My Current Solution: Do Not Close Anything

There are already tools attempting to solve this problem.

Some save conversations.

Some save sessions.

Some promise that context can be restored later.

Maybe they work.

Maybe I am overly cautious.

For now, my strategy is embarrassingly simple.

I do not close anything.

Every terminal stays open.

Every repository stays open.

Every browser tab stays open.

Every conversation stays open.

Why?

Because I do not completely trust that I will be able to reconstruct the exact state of the project later.

I know which terminal is deploying.

I know which session contains the architectural discussion.

I know where the failing validation lives.

Closing it feels risky.

The result is a desktop that increasingly resembles an air traffic control center.

At some point, finding the correct terminal window becomes harder than solving the technical problem I originally opened it for.

That seems like a sign that something is missing.

We Have Coding Assistants.

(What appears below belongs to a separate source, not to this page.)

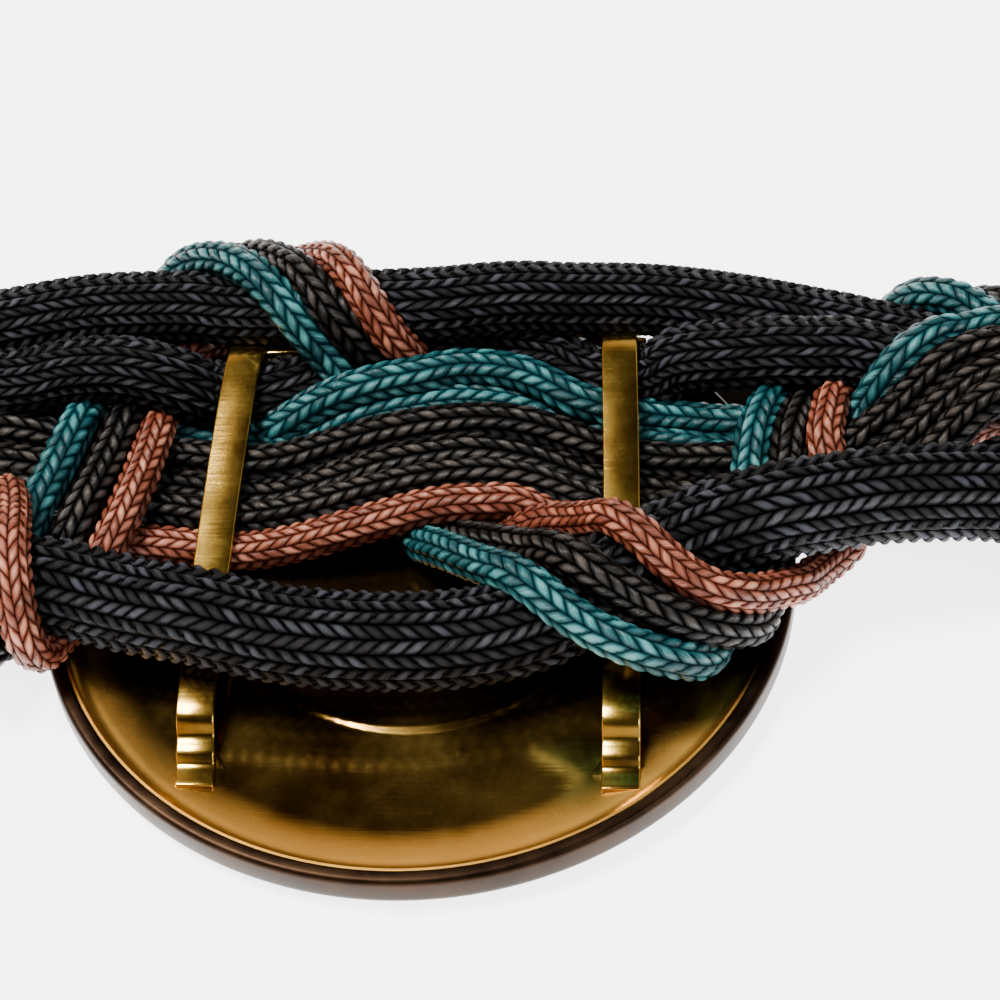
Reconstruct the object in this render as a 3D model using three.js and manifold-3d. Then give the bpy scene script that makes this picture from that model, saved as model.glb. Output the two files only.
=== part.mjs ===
// Braided cord belt with a round brass medallion, lying face down on a surface.
// Millimetres, +Z up. The medallion's face is on z = 0 around the origin, X runs along the belt and
// +Y points into the closed loop. The back of the medallion and of the braid looks up.
import * as THREE from 'three';
import { mergeVertices } from 'three/addons/utils/BufferGeometryUtils.js';
import Module from 'manifold-3d';

// Medallion
const MEDALLION_RADIUS = 38;
const RIM_HEIGHT = 4.0;
const RIM_WALL = 1.5;
const SHELL_SHEET = 1.2;
const PLATE_TOP = 2.3;
const PLATE_GAP = 0.3;
const RAISED_ROUND_RADIUS = 20;
const RAISED_ROUND_HEIGHT = 0.35;
const ROUND_SEGMENTS = 32;

// Keeper straps soldered across the back plate
const KEEPER_WIDTH = 3.7;
const KEEPER_THICKNESS = 0.8;
const KEEPER_FOOT_END = -26.6;
const KEEPER_LEG_END = 1.9;
const LEFT_KEEPER = { along: -19.3, shoulder: 25.2, slant: 0, prongLength: 5.2 };
const RIGHT_KEEPER = { along: 20.5, shoulder: 26.6, slant: -0.027, prongLength: 2.4 };
const SOLDER_PAD = { width: 5.4, length: 5.0, height: 0.3, across: -24.0 };
const PRONG = { width: 0.9, thickness: 0.5, overlap: 0.6, back: 0.6, height: 8.9 };

// Loop of the belt in plan: two straights joined by two half circles
const FRONT_HALF_STRAIGHT = 80;
const END_RADIUS = 75;
const BELT_LENGTH = 4 * FRONT_HALF_STRAIGHT + 2 * Math.PI * END_RADIUS;
const BELT_MIDDLE = -0.8;
const INNER_EDGE = 42.3;
const TWIST_START = 62;
const TWIST_END = 182;

// The rows of the plait below are noted for a braid with its middle at 0. These stretch them to the
// real braid and set it on the medallion. Its ribs lean a little along the belt near the medallion.
const STRETCH_ALONG = 1.068;
const STRETCH_ACROSS = 1.182;
const BRAID_ACROSS = 5.64;
const RIB_LEAN = -0.034;
const RIB_LEAN_END = 160;

// Cords
const THIN_RADIUS = 1.3;
const THICK_HALF_WIDTH = 4.2;
const THICK_HALF_HEIGHT = 2.6;
const CORE_PITCH = 2.65;
const CORE_HALF_HEIGHT = 1.15;
const PLAIT_PITCH = 72;
const WEFT_SPACING = 4.2;

// Clasp opposite the medallion
const CLASP_LENGTH = 14;
const CLASP_ACROSS = { low: -20.2, high: 41.8 };
const CLASP_THICKNESS = 15;
const CLASP_CORNER = 2.4;
const CORD_END = (BELT_LENGTH / 2 - CLASP_LENGTH / 2 - 0.4) / STRETCH_ALONG;
const END_STRAIGHT = 8;

const COLOURS = {
  brass: '#c79a45',
  rim: '#5a3f28',
  black: '#1b1d23',
  teal: '#2f7f83',
  rust: '#b07a63',
};

// One plait of the hidden stretches. back is the distance behind the turn round the inner edge.
const WEFT_PLAIT = [
  { back: 0, across: 29.7, height: 6.4 },
  { back: 2.5, across: 27.6, height: 1.8 },
  { back: 11.5, across: 12.4, height: 1.6 },
  { back: 13.8, across: 9.8, height: 4.7 },
  { back: 18.5, across: -6.6, height: 4.7 },
  { back: 21.5, across: -9.8, height: 1.5 },
  { back: 26, across: -18.4, height: 1.4 },
  { back: 29, across: -20.0, height: 6.2 },
  { back: 33.5, across: -17.8, height: 12.0 },
  { back: 39.5, across: -11.2, height: 12.4 },
  { back: 44, across: -8.3, height: 6.5 },
  { back: 46.5, across: -7.4, height: 1.7 },
  { back: 54.5, across: 9.3, height: 1.7 },
  { back: 57.5, across: 10.7, height: 6.0 },
  { back: 60, across: 12.6, height: 11.2 },
  { back: 68.8, across: 26.2, height: 11.4 },
];
const CORE_PLAIT = [
  { back: 0, across: 0.9, height: 3.2 },
  { back: 9, across: 0.9, height: 1.5 },
  { back: 18, across: 0.9, height: 1.5 },
  { back: 27, across: 0.9, height: 1.6 },
  { back: 38.5, across: 0.9, height: 4.8 },
  { back: 50, across: 0.9, height: 5.0 },
  { back: 62, across: 0.9, height: 4.8 },
];
const INNER_THICK = { across: 23.6, height: 6.2, stepsPerPlait: 5 };
const SECOND_THICK = { across: 15.9, height: 6.2, stepsPerPlait: 5 };
const OUTER_THICK = { across: -14.2, height: 6.2, stepsPerPlait: 7 };

// Where the plaits start on both sides of the stretch that is given row by row
const RIGHT_TURN = 54;
const LEFT_TURN = -80;
const PLAITS_PER_SIDE = 5;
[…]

We Do Not Have Context Assistants.

Today’s AI tools are remarkably good at helping us generate code.

What they are not particularly good at is helping us manage multiple active streams of work.

Imagine a system that could answer questions like:

  • What is every coding agent currently working on?
  • Which projects are waiting for my attention?
  • Which projects are blocked?
  • What was the last significant decision made in each project?
  • What should I work on next?

That does not sound like a coding assistant.

It sounds like a context assistant.

And I suspect that category of tools is going to become increasingly important.

Then I Noticed Another Problem

While struggling with context switching, I started noticing something else.

The coding agents were learning useful lessons.

Unfortunately, those lessons stayed trapped inside individual projects.

For example, one of my projects generates PDF reports.

The PDFs technically worked, but they had large amounts of unnecessary whitespace.

The output looked awkward.

So I added a validation rule specifically designed to detect that issue.

The coding agent adapted quickly.

The PDFs improved dramatically.

Problem solved.

Or so I thought.

A few days later I remembered that I had several other projects generating PDFs.

The exact same improvement would be valuable there too.

And suddenly I had another decision to make.

Do I create a reusable skill?

Do I manually update every project?

Do I ask another coding agent to update multiple repositories?

None of these options felt particularly satisfying.

The lesson had been learned.

The challenge was sharing it.

Learning Is Becoming More Valuable Than Coding

This is where I think something interesting is happening.

Current coding agents are very good at generating solutions.

What they are not particularly good at is managing organizational learning.

Humans naturally recognize patterns.

We notice when a validation rule, architectural decision, quality gate, or workflow improvement could benefit another project.

The challenge is transferring that knowledge without creating a mountain of manual work.

As the number of active projects increases, this becomes more important.

The bottleneck slowly shifts.

Less effort is spent generating code.

More effort is spent managing context and distributing knowledge.

In other words, the difficult part is no longer building things.

The difficult part is remembering what we have learned.

What Comes Next?

When I started this series, I assumed the implementation would mostly focus on generating applications instead of code.

The more projects I built, the more I realized that code generation was only part of the story.

The bigger challenges were:

  • Managing context
  • Managing attention
  • Capturing lessons
  • Sharing knowledge
  • Avoiding repeated mistakes
  • Preventing improvements from becoming trapped inside individual repositories

These observations significantly influenced the architecture I eventually built.

What started as an experiment in application generation gradually evolved into an experiment in memory, validation, learning, and context management.

In the next part, I will finally walk through the implementation and explain how I approached those problems.

And yes, this time I really mean it.